This new candidate for dark energy has scientists intrigued.

Getting Wormer

Researchers suggest that tiny wormholes could be punching microscopic holes through the fabric of space-time, Live Science reports, thereby driving the accelerating expansion of the universe.

For decades, scientists have used a hypothetical form of energy called dark energy to explain why the universe isn't just expanding, but doing so at a rate that accelerates over time.

Over the years, scientists have floated many ideas to explain dark energy, ranging from it hiding in black holes to not existing at all.

And now, as detailed in an April paper in the journal Physical Review D, an international team of researchers is proposing a new candidate: unfathomable numbers of subatomic wormholes that connect points in space and are continuously being destroyed and reborn.

Tunnel Vision

According to the researchers' calculations, ten billion wormholes per cubic centimeter per second could account for the observed rate of the universe's expansion.

"Although our result was derived on the grounds of Euclidean quantum gravity... it is likely that our modification may hold for other quantum gravity theories as well," University of Thessaly doctoral student and coauthor Stylianos Tsilioukas told Live Science.

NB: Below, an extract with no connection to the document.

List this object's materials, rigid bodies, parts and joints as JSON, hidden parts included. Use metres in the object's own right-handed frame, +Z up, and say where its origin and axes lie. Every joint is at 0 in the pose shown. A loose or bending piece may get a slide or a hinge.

The team argued that their candidate for dark energy aligns with observations of the actual universe.

"According to our proposal dark energy can change as time flows," Tsilioukas added. "This is a major advantage because recent observations suggest that the rate of expansion of the universe is different in recent times than it was in the early universe."

Of course, it's just a theory — and more research is needed.

"We are working right now on a model which calculates the rate of wormhole formation," Tsilioukas said. "The research seems promising and we hope to publish the results very soon."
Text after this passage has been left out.